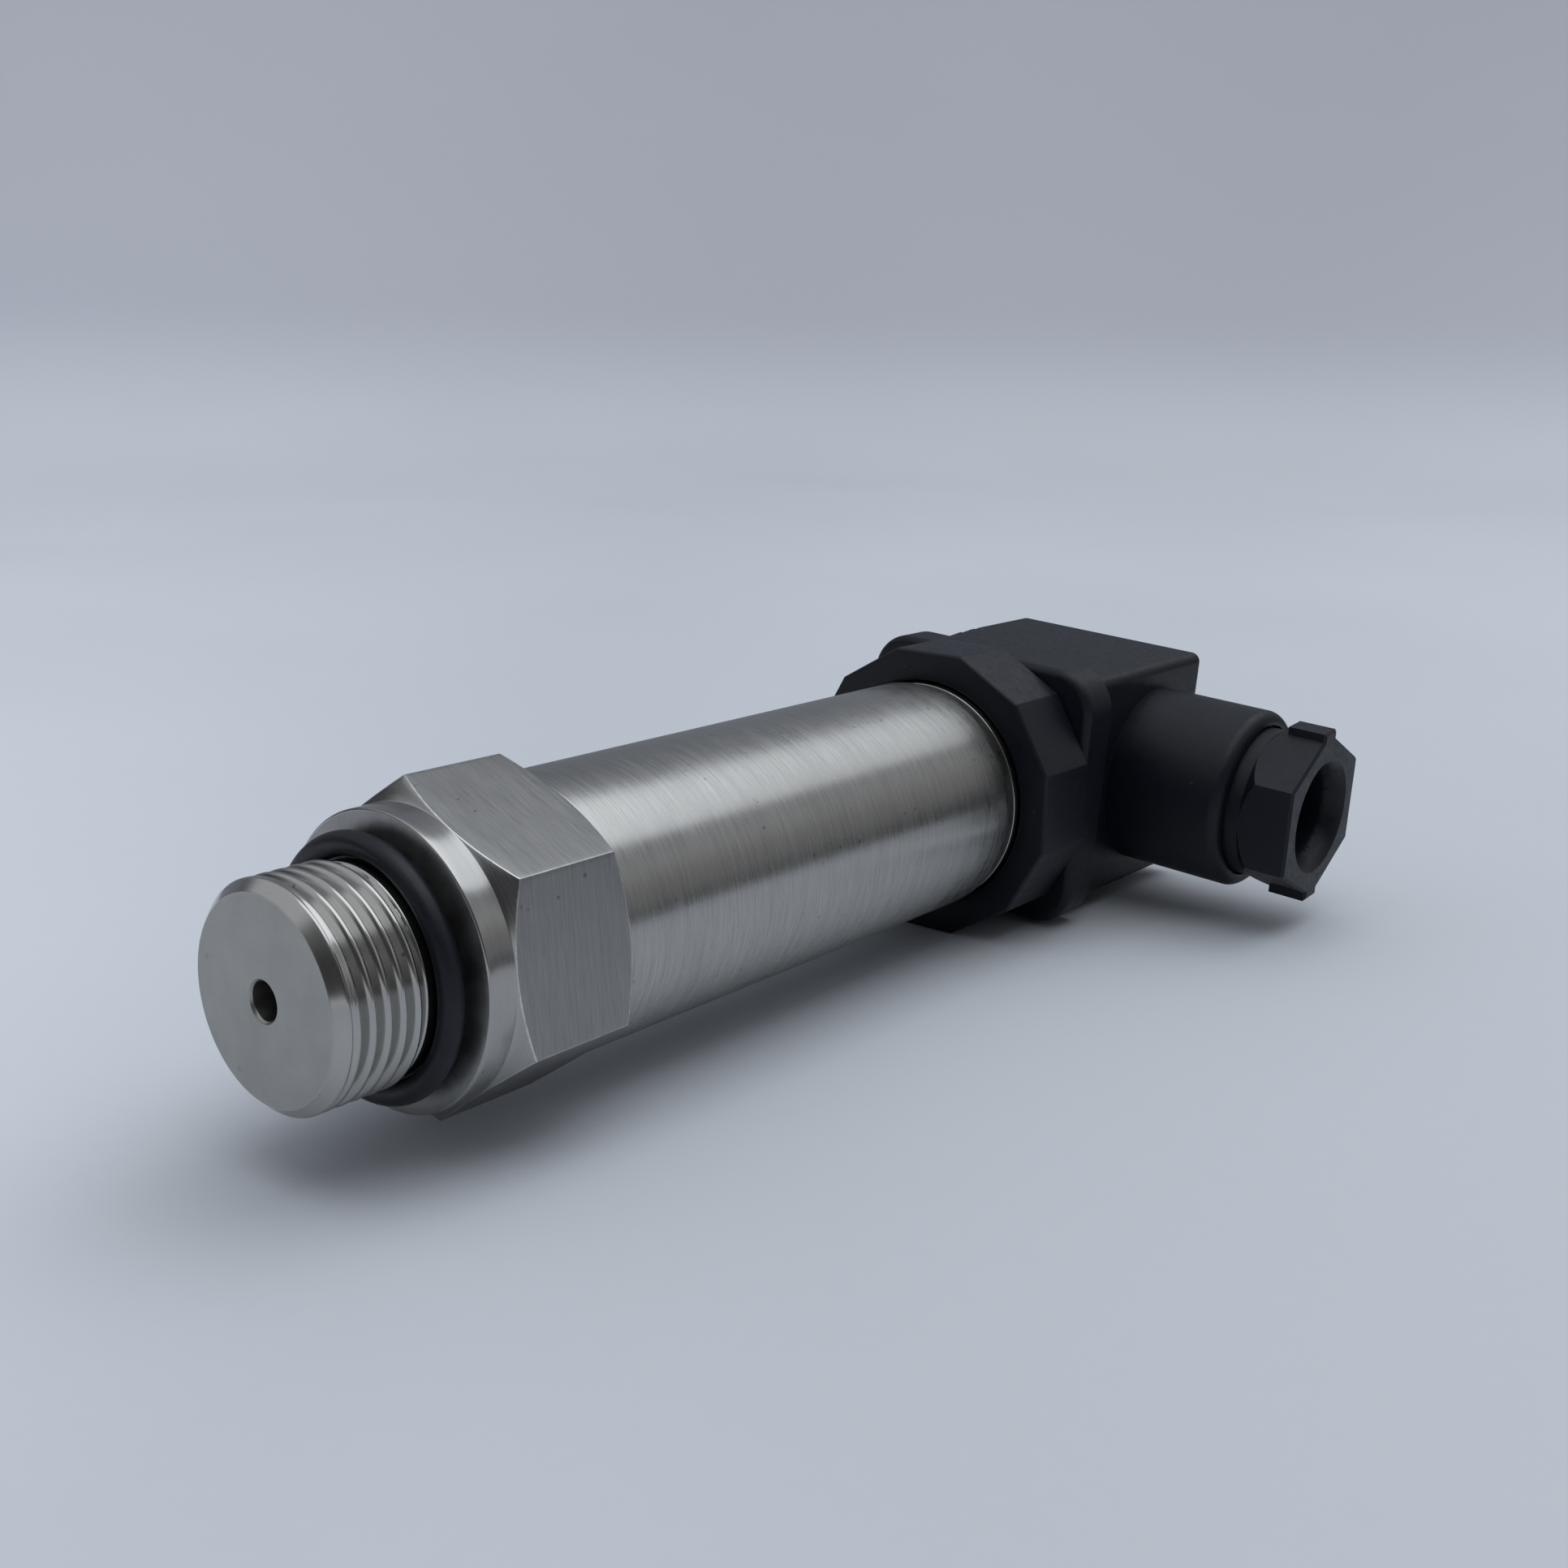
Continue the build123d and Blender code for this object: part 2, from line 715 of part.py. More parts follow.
# Slotted fixing screw down the middle of the plug, with a seal under its head
with BuildPart() as screw_washer:
    with BuildSketch(across(head_floor)):
        Circle(screw_head_diameter / 2)
        Circle(screw_hole_radius, mode=Mode.SUBTRACT)
    extrude(amount=washer_thickness)

with BuildPart() as fixing_screw:
    head_front = head_floor + washer_thickness + turn_gap
    with BuildSketch(across(boss_back - screw_engagement)):
        Circle(screw_radius)
    extrude(amount=head_front - boss_back + screw_engagement)
    with BuildSketch(across(head_front)):
        Circle(screw_head_diameter / 2)
    extrude(amount=screw_head_height)
    chamfer(fixing_screw.faces().sort_by(Axis.Y)[-1].edges(), edge_break)
    with BuildSketch(rolled(head_front + screw_head_height / 2)):
        Rectangle(screw_head_diameter, screw_slot)
    extrude(amount=screw_head_height, mode=Mode.SUBTRACT)

# Rubber bush, thrust ring and compression nut in the gland neck
bush_face = gland_ledge + bush_length
thrust_face = bush_face + thrust_thickness
with BuildPart() as gland_seal:
    with BuildSketch(gland_section):
        with BuildLine():
            Polyline(
                (gland_ledge, bush_bore / 2),
                (gland_ledge, gland_bore_radius - seat_clearance),
                (bush_face - bush_taper, gland_bore_radius - seat_clearance),
                (bush_face, gland_bore_radius - seat_clearance - bush_taper / 2),
                (bush_face, bush_bore / 2),
                close=True,
            )
        make_face()
    revolve(axis=gland_axis)

with BuildPart() as thrust_ring:
    with BuildSketch(across_gland(bush_face)):
        Circle(gland_bore_radius - seat_clearance)
        Circle(gland_nut_bore / 2, mode=Mode.SUBTRACT)
    extrude(amount=thrust_thickness)

gland_nut_radius = gland_nut_flats / 2
hex_start = gland_nut_reach - gland_hex_length
shoulder_start = neck_reach - mouth_depth + turn_gap
with BuildPart() as gland_nut:
    gland_corner_radius = gland_nut_radius / cos(radians(30))
    with BuildSketch(gland_section):
        with BuildLine():
            Polyline(
                (thrust_face + turn_gap, 0),
                (thrust_face + turn_gap, gland_bore_radius - gland_thread_clearance),
                (shoulder_start, gland_bore_radius - gland_thread_clearance),
                (shoulder_start, gland_nut_radius),
                (hex_start, gland_nut_radius),
                (hex_start + gland_shoulder_cone, gland_corner_radius),
                (gland_nut_reach, gland_corner_radius),
                (gland_nut_reach, 0),
                close=True,
            )
        make_face()
    revolve(axis=gland_axis)
    with BuildSketch(across_gland(0)):
        RegularPolygon(gland_corner_radius, 6, rotation=30 + gland_nut_turn)
    extrude(amount=gland_nut_reach, mode=Mode.INTERSECT)
    with BuildSketch(across_gland(gland_nut_reach - lug_length)):
        with PolarLocations(0, lug_count, start_angle=90 + gland_nut_turn):
            with Locations((lug_radius - lug_width / 2, 0)):
                Rectangle(lug_width, lug_width)
    extrude(amount=lug_length)
    chamfer(gland_nut.faces().sort_by(gland_axis)[-1].edges(), lug_chamfer)
    with BuildSketch(gland_section):
        with BuildLine():
            Polyline(
                (0, 0),
                (0, gland_nut_bore / 2),
                (gland_nut_reach - gland_mouth_depth, gland_nut_bore / 2),
                (gland_nut_reach - gland_mouth_chamfer, gland_mouth_diameter / 2),
                (gland_nut_reach, gland_mouth_diameter / 2 + gland_mouth_chamfer),
                (gland_nut_reach, 0),
                close=True,
            )
        make_face()
    revolve(axis=gland_axis, mode=Mode.SUBTRACT)

os.makedirs("parts", exist_ok=True)
pieces = {
    "process_fitting": process_fitting,
    "port_seal_ring": port_seal_ring,
    "sensor_cell": sensor_cell,
    "cell_seal_ring": cell_seal_ring,
    "isolating_diaphragm": isolating_diaphragm,
    "cell_retaining_ring": cell_retaining_ring,
    "header_pins": header_pins,
    "housing_tube": housing_tube,
    "end_collar": end_collar,
    "front_carrier": front_carrier,
    "rear_carrier": rear_carrier,
    "circuit_board": circuit_board,
    "amplifier_chip": amplifier_chip,
    "trim_pots": trim_pots,
    "filter_capacitors": filter_capacitors,
    "signal_leads": signal_leads,
    "base_seal": base_seal,
    "clamp_ring": clamp_ring,
    "coupling_nut": coupling_nut,
    "connector_base": connector_base,
    "contact_blades": contact_blades,
    "earth_blade": earth_blade,
    "base_thread_insert": base_thread_insert,
    "profile_gasket": profile_gasket,
    "connector_housing": connector_housing,
    "terminal_insert": terminal_insert,
    "terminal_clamps": terminal_clamps,
    "terminal_screws": terminal_screws,
    "screw_washer": screw_washer,
    "fixing_screw": fixing_screw,
    "gland_seal": gland_seal,
    "thrust_ring": thrust_ring,
    "gland_nut": gland_nut,
}
for node_name, piece in pieces.items():
    piece.part.label = node_name
    export_step(piece.part, f"parts/{node_name}.step")
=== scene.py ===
import json
import math

import bmesh
import bpy
import numpy as np
from mathutils import Matrix


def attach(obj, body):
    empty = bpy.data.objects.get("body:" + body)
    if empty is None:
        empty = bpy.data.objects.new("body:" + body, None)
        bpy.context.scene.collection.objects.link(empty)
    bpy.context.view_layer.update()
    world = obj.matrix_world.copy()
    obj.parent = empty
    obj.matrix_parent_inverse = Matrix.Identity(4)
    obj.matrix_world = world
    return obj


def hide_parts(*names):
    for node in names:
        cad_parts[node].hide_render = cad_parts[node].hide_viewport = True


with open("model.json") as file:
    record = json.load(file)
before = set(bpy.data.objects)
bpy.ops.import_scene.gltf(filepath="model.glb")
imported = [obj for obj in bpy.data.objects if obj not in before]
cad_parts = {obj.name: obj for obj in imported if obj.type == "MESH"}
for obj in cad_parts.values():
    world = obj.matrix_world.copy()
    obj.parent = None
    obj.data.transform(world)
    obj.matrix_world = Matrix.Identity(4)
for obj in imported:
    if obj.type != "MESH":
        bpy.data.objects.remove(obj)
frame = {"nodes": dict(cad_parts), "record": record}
scene = bpy.context.scene
scene.view_settings.view_transform = "Standard"
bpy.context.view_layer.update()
mm = 0.001  # the sizes of the shapes below are in millimetres
gridSharp = math.radians(38)  # a fold above this angle stays crisp
mouldSharp = math.radians(32)
print("frame loaded:", len(frame["nodes"]), "nodes")


# shapes are grids of points: angles round the sensor's axis by rows along a profile

# half the angle of one side, and half the angle that a rounded corner takes
def cornerSpan(sides, rounding, flat):
    half = math.pi / sides
    return half, half - math.atan((flat - rounding) * math.tan(half) / flat)


# angles round a regular polygon: dense over each rounded corner, even along each flat
def polygonAngles(sides, cornerAngle, rounding, flat, perSide, perCorner=7):
    half, tangent = cornerSpan(sides, rounding, flat)
    corner = np.linspace(-tangent, tangent, perCorner)
    side = np.linspace(tangent, 2 * half - tangent, perSide + 1)[1:-1]
    one = np.concatenate([corner, side])
    return (math.radians(cornerAngle) + one[None, :] + 2 * half * np.arange(sides)[:, None]).ravel()


# radius of a polygon with rounded corners: flat / cos(angle from the flat's middle), and near a
# corner the far crossing with a circle of the rounding's radius
def polygonRadius(angles, sides, cornerAngle, rounding, flat):
    half, tangent = cornerSpan(sides, rounding, flat)
    away = (angles - math.radians(cornerAngle) + half) % (2 * half) - half
    reach = (flat - rounding) / math.cos(half)
    onCorner = reach * np.cos(away) + np.sqrt(np.maximum(rounding**2 - (reach * np.sin(away)) ** 2, 0))
    onFlat = flat / np.cos(half - np.abs(away))
    return np.where(np.abs(away) < tangent, onCorner, onFlat)


# points at a radius and a station: (radius cos, radius sin, station), each one number or an array
def roundPoints(angles, radius, station):
    across, up = radius * np.cos(angles), radius * np.sin(angles)
    return np.stack([across, up, np.broadcast_to(station, across.shape)], -1)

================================

» GIVEN INSTRUCTION: Write out, unaltered, the lines from the opening of the listing through the line that includes "extrude(amount=screw_head_height, mode=Mode.SUBTRACT)".

» CORRECT RESPONSE:
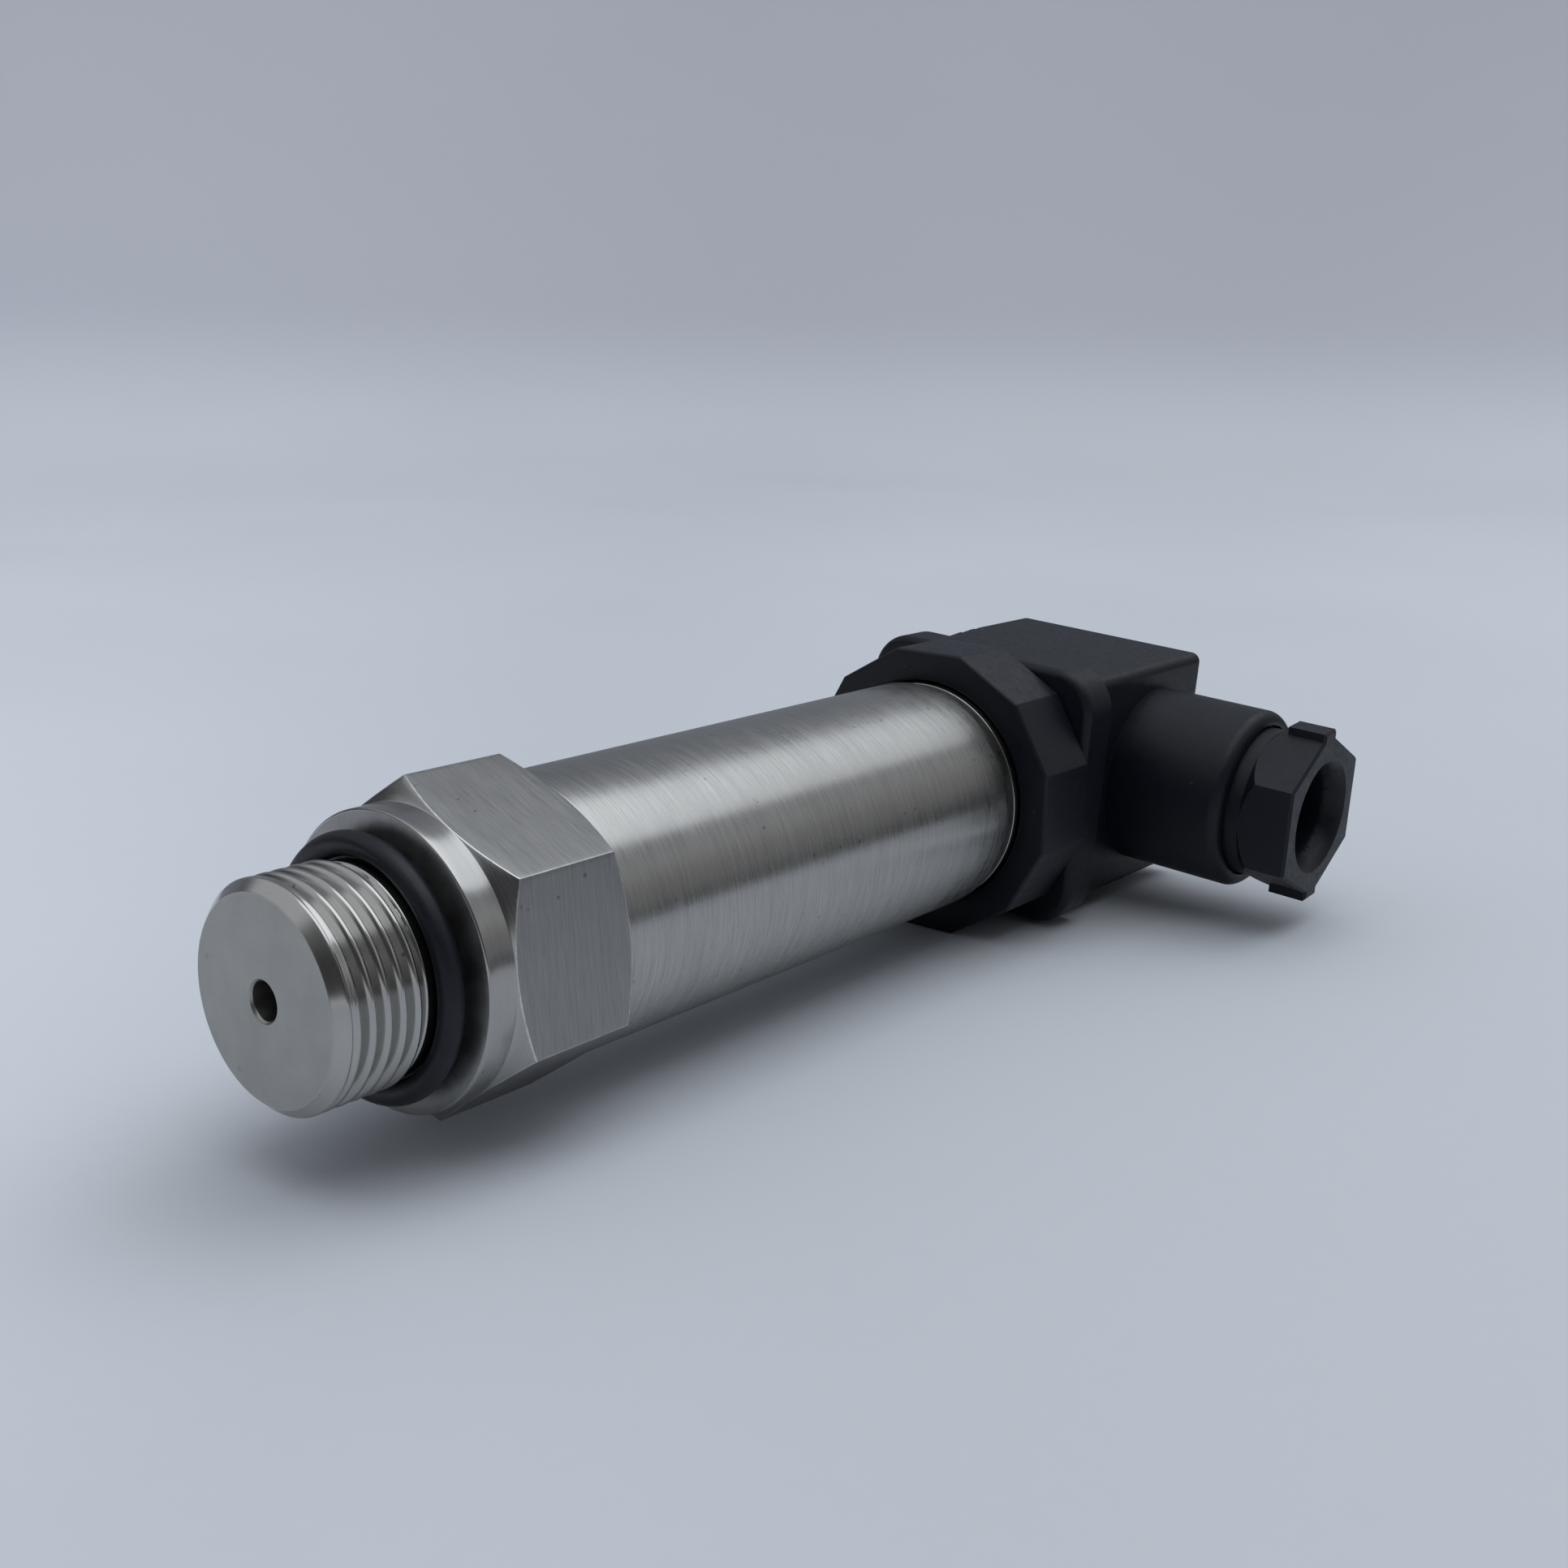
Continue the build123d and Blender code for this object: part 2, from line 715 of part.py. More parts follow.
# Slotted fixing screw down the middle of the plug, with a seal under its head
with BuildPart() as screw_washer:
    with BuildSketch(across(head_floor)):
        Circle(screw_head_diameter / 2)
        Circle(screw_hole_radius, mode=Mode.SUBTRACT)
    extrude(amount=washer_thickness)

with BuildPart() as fixing_screw:
    head_front = head_floor + washer_thickness + turn_gap
    with BuildSketch(across(boss_back - screw_engagement)):
        Circle(screw_radius)
    extrude(amount=head_front - boss_back + screw_engagement)
    with BuildSketch(across(head_front)):
        Circle(screw_head_diameter / 2)
    extrude(amount=screw_head_height)
    chamfer(fixing_screw.faces().sort_by(Axis.Y)[-1].edges(), edge_break)
    with BuildSketch(rolled(head_front + screw_head_height / 2)):
        Rectangle(screw_head_diameter, screw_slot)
    extrude(amount=screw_head_height, mode=Mode.SUBTRACT)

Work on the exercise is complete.